The Bible does not make the claims for itself that its more ardent followers make for it.

Chapter Seven introduces Pagitt’s emphasis on “holism.”  A key concept that reminds me of what some of our previous writers , especially Haught, have been saying is this: “What we interact with in a normal day is not all there is; there’s more going on than we can see.”  (Page 76) Here is the divide we’ve seen before: between those who “believe” only what they can see, touch, measure – the scientific naturalist; and those who “believe” there is more . . . lots more.   Holism for Pagitt helps him understand how body and spirit are really the same . . . energy in different forms . . . Creator-cosmos congruency.  (Page 88)  “That’s just the way things are.”  (Page 78)

“The theology of holism is a theology of invitation, of welcome, of God saying, ‘Look what I’m doing.  Come and join me.’” (page 91)

Friday, July 8, 2011

A Christianity Worth Believing?


A Christianity Worth Believing . . .

That is quite a claim.  And that is the question our group has been asking, in one way or another, all year long.  What is the Christian faith, and can we buy into it?  There are of course lots of forms of this Christianity thing out there, and in the last twenty years we’ve been seeing – thanks to the multitudes of nutty people who do the most outrageous and immoral things in Jesus’ name, and to our media who likes to focus on the nutty in everything – we’ve come to think that Christianity is simply not to be believed.  One thinks of Jerry Falwell's Moral Majority that was neither, Jim and Tammy Faye Baker’s excesses, Pat Robertson’s idiotic pronouncements, Jimmy Swaggart’s tearful confession, the egomaniac in Florida burning a Qu’ran.  That’s a short list.
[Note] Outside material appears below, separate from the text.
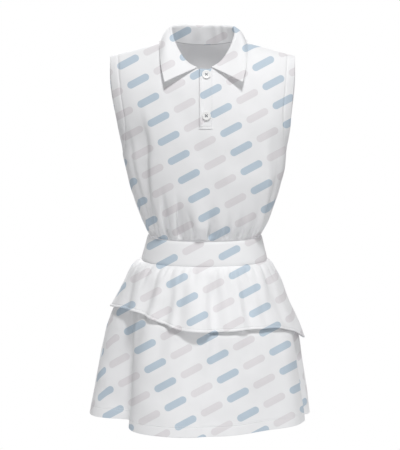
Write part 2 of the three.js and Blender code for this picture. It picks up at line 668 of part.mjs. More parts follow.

Not to be outdone, the Roman Catholics just this month were stunned when their rockstar priest, Father John Caropi who for years has held massive campaigns around the country, and, until last March, was heard on Catholic radio daily preaching conservative Catholicism, was thrown out.  Seems he has been living in luxury, enjoying certain chemicals not legally obtained, and “co-habitating” a few women.

So we can look at what passes for Christianity and rightly decide it’s not worth the effort.  Lots better things to do with one’s Sunday morning.
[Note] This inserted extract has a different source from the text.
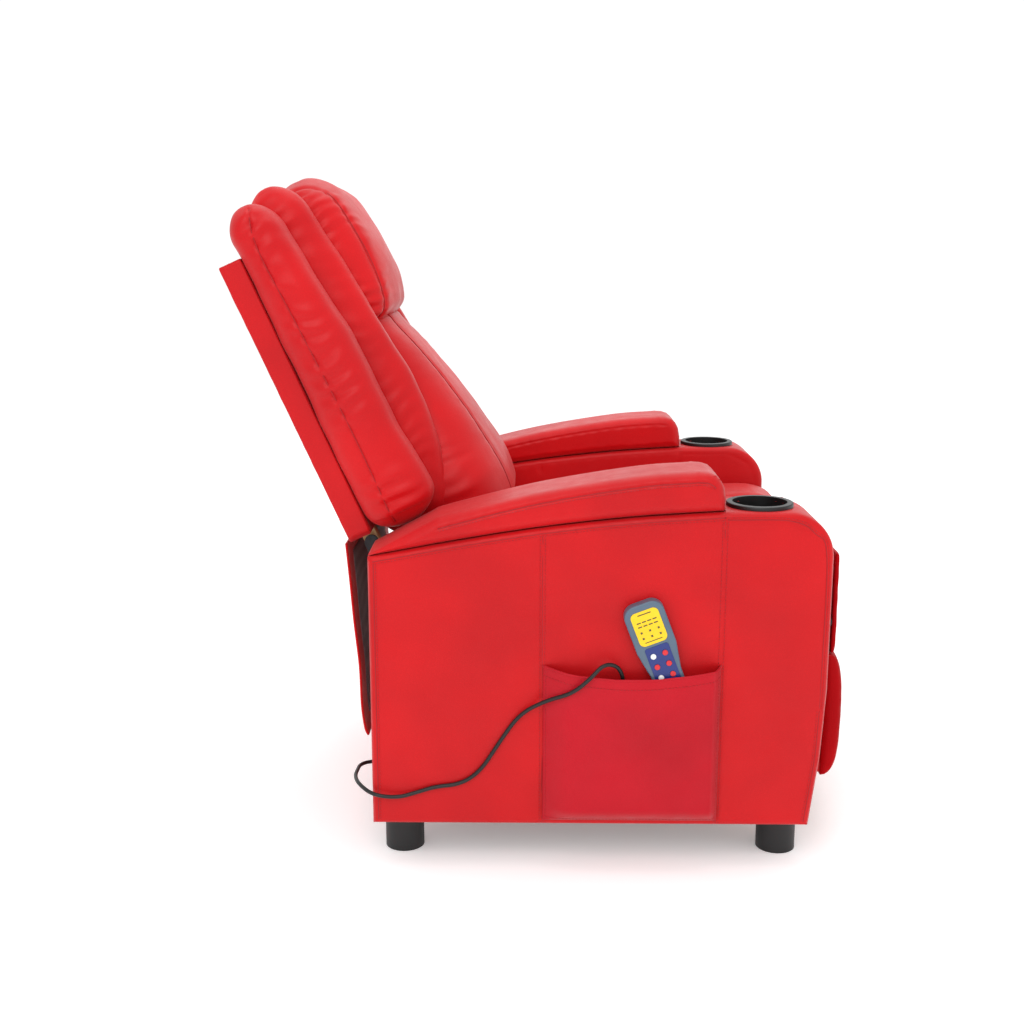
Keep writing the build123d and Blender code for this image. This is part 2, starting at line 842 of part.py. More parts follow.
def build_nodes():
    """Every sub-part by name, in the working frame."""
    nodes = {}
    for name, side in sides.items():
        nodes[f"side_cover_{name}"] = [make_side_cover(side)]
        nodes[f"arm_pad_{name}"] = [make_arm_pad(side)]
        nodes[f"cup_holder_{name}"] = [make_cup_holder(side)]
        nodes[f"back_bolster_{name}"] = [make_back_bolster(side)]
    pairs = {
        "base_plates": make_base_plate,
        "swing_links": make_swing_link,
        "rear_links": make_rear_link,
        "drive_rods": make_drive_rod,
        "seat_plates": make_seat_plate,
        "back_brackets": make_back_bracket,
        "footrest_arms": make_footrest_arm,
        "footrest_brackets": make_footrest_bracket,
    }
    for name, make in pairs.items():
        nodes[name] = [make(side) for side in sides.values()]
    nodes["side_frames"] = [member for side in sides.values() for member in make_side_frame(side)]
    nodes["feet"] = [make_foot(place) for place in foot_places()]
    nodes["pocket_panel"] = make_pocket_panel()
    nodes["front_rail"] = [make_front_rail()]
    nodes["rear_rail"] = [make_rear_rail()]
    nodes["frame_bolts"] = make_foot_bolts() + make_base_bolts()
    nodes["base_pins"] = make_base_pins()
    nodes["swing_tube"] = [make_swing_tube()]
    nodes["seat_pins"] = make_seat_pins()
    nodes["seat_bolts"] = make_seat_bolts()
    nodes["seat_frame"] = make_seat_frame()
    nodes["seat_springs"] = make_seat_springs()
    nodes["seat_motor"] = [make_seat_motor()]
    nodes["seat_cushion"] = [make_seat_cushion()]
    nodes["seat_tube"] = [make_seat_tube()]
    nodes["front_apron"] = [make_front_apron()]
    nodes["back_board"] = [make_back_board()]
    nodes["back_frame"] = make_back_frame()
    nodes["back_bolts"] = make_back_bolts()
    nodes["back_springs"] = make_back_springs()
    nodes["back_motor_upper"] = [make_back_motor(150.0)]
    nodes["back_motor_lower"] = [make_back_motor(320.0)]
    nodes["back_cushion"] = [make_back_cushion()]
    nodes["head_pillow"] = [make_head_pillow()]
    nodes["rear_flap"] = [make_rear_flap()]
    nodes["crank_pins"] = make_crank_pins()
    nodes["arm_tube"] = [make_arm_tube()]
    nodes["footrest_pins"] = make_footrest_pins()
    nodes["footrest_board"] = [make_footrest_board()]
    nodes["footrest_pad"] = [make_footrest_pad()]
    nodes["remote_case"] = [make_remote_case()]
    nodes["remote_label"] = [make_remote_label()]
    nodes["remote_keypad"] = [make_remote_keypad()]
    for number in range(len(button_places())):
        nodes[f"button_{number + 1}"] = [make_button(number)]
    nodes["control_box"] = [make_control_box()]
    nodes["power_inlet"] = [make_power_inlet()]
    nodes["cable_gland"] = [make_cable_gland()]
    nodes["remote_lead"] = [make_remote_lead()]
    return nodes


def main():
    os.makedirs("parts", exist_ok=True)
    for name, bodies in build_nodes().items():
        placed = [Pos(-centre_x, -centre_y, 0) * body for body in bodies]
        node = placed[0] if len(placed) == 1 else Compound(children=placed)
        node.label = name
        export_step(node, f"parts/{name}.step")
    print("cord radii", [round(radius, 1) for radius in cord_radii(cord_points())])


if __name__ == "__main__":
    main()
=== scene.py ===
import math
import bmesh
import bpy
import numpy as np
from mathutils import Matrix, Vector


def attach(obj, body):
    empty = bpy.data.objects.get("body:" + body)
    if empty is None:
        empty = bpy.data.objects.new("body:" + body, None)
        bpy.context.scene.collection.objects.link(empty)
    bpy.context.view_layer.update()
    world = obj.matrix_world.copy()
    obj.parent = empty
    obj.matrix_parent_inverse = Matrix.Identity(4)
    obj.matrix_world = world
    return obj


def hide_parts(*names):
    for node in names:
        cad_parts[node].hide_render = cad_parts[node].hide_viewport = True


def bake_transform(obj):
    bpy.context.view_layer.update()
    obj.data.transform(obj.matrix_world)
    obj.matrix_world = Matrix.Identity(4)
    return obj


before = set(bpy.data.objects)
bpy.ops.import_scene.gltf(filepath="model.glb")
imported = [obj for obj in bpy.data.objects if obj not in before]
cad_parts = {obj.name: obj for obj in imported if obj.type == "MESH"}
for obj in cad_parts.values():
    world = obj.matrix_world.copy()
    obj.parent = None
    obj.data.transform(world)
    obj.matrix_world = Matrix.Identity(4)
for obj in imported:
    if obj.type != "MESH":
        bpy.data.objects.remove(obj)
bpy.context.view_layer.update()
scene = bpy.context.scene

# Where the drawing's zero for x and y lies in the frame, in metres
datum = {"x": -0.022, "y": 0.013}
halfWidth = 0.3575
innerWall = 0.2375


# Small helpers for points, meshes and nodes.

def place(x, y, z):
    """Drawing millimetres to frame metres: (x/1000 + datum x, y/1000 + datum y, z/1000)."""
    x, y, z = np.broadcast_arrays(*[np.asarray(value, float) for value in (x, y, z)])
    return np.stack([x / 1000 + datum["x"], y / 1000 + datum["y"], z / 1000], axis=-1)


def resample(points, count):
    """A polyline's points respaced: point at length share i/(count-1), by linear interpolation."""
    points = np.asarray(points, float)
    steps = np.linalg.norm(np.diff(points, axis=0), axis=1)
    along = np.concatenate([[0], np.cumsum(steps)]) / steps.sum()
    share = np.linspace(0, 1, count)
    return np.stack([np.interp(share, along, points[:, k]) for k in range(points.shape[1])], axis=1)


def smoothLine(points, count):
    """A smooth curve through a few points: Catmull-Rom, p = sum of cubic weights times 4 neighbours."""
    points = np.asarray(points, float)
    padded = np.vstack([2 * points[0] - points[1], points, 2 * points[-1] - points[-2]])
    share = np.linspace(0, len(points) - 1 - 1e-9, count * 4)
    index = share.astype(int)
    t = (share - index)[:, None]
    a, b, c, d = padded[index], padded[index + 1], padded[index + 2], padded[index + 3]
    curve = 0.5 * (2 * b + (c - a) * t + (2 * a - 5 * b + 4 * c - d) * t**2 + (3 * b - a - 3 * c + d) * t**3)
    return resample(curve, count)


def arcLine(centre, radius, start, end, count=12):
    """Points on an arc: centre + radius (cos a, sin a), with a from start to end degrees."""
    angle = np.radians(np.linspace(start, end, count))
    return np.stack([centre[0] + radius * np.cos(angle), centre[1] + radius * np.sin(angle)], axis=1)


def coons(bottom, top, left, right):
    """Four edges filled in: (1-v)B + vT + (1-u)L + uR minus the bilinear corners."""
    u = np.linspace(0, 1, len(bottom))[:, None, None]
    v = np.linspace(0, 1, len(left))[None, :, None]
    b, t = np.asarray(bottom)[:, None], np.asarray(top)[:, None]
    l, r = np.asarray(left)[None], np.asarray(right)[None]
    corners = (1 - u) * (1 - v) * b[0] + u * (1 - v) * b[-1] + (1 - u) * v * t[0] + u * v * t[-1]
    return (1 - v) * b + v * t + (1 - u) * l + u * r - corners


def ripple(points, length, seed):
    """Soft noise: the mean of six sines, each along its own seeded direction, wavelength about length."""
    random = np.random.default_rng(seed)
    points = np.asarray(points, float)
    total = np.zeros(points.shape[:-1])
    for _ in range(6):
        way = random.normal(size=points.shape[-1])
        way *= 2 * math.pi / (length * random.uniform(0.7, 1.5)) / np.linalg.norm(way)
        total += np.sin(points @ way + random.uniform(0, 6.3))
    return total / 6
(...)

Doug Pagitt represents what is becoming known as “emerging Christianity.”   And A Christianity Worth Believing in an introduction to that movement.  He’s practically a local boy – Minneapolis – and begins his book with, “I am a Christian, but I don’t believe in Christianity.”   A good starting point I’d say.  The book is “part memoir, part theological treatise.”   He is exploring “new ways of being Christian, of being spiritual, of following God.”  That, I think, is what our book group has been doing.

Pagitt grew up completely outside of “Christianity.”   His family was not part of any church.  But at age 16, invited to go with a friend to a “Passion Play” (and thinking that this had to do with the sort of passion that 16 year old boys are pretty well obsessed with), he to his great surprise had a spiritual experience – a conversion.  “This is what I longed for, what I needed to be true.  There was a God alongside the tortured and beaten Jesus.” (p 16) 

Thus he entered the world of evangelicalism.  And there he stayed for quite a while.  Not always comfortably, though.  Coming from outside, he looked at the faith as it was practiced around him (and urged upon him) with new eyes.  Some of it made sense;  other parts did not make any sense.  And he became what he calls “a Christian contrarian.”  His personal spiritual experience then combined with his education – in seminary, but also in other venues – and his own questions to start experimenting with new ways of being Christian – new ways of being with God in the world.

The book tells that story.  Along the way he will be interacting with “classic” Christian doctrines, such as the authority of the Bible, to understand them in new ways, in ways that make sense to contemporary culture.

Pagitt believes that we are in the midst of a massive change in culture.  This new culture is not simply tweaking the old.  It is becoming entirely new, in how we think, what we value, what we see as beauty, and the tools we use.  (These are the four markers of culture that he talks a lot about in another book, The Church in the Inventive Age.)  What the “emerging” church is trying to do is to articulate and live out Christian faith in our culture.   Other people we’ve read – Marcus Borg and John Crossan for sure, and folks who are in the Living the Questions DVD series we’re used at church and various places -- are in this same “camp” of folks who see a radical change in process.  

Pagitt is not a theoretian only.  His church, “Solomon’s Porch” is a living expression of this new kind of faith – A Christianity Worth Believing because it is intellectually sound, emotionally satisfying, and ethically grounded in justice.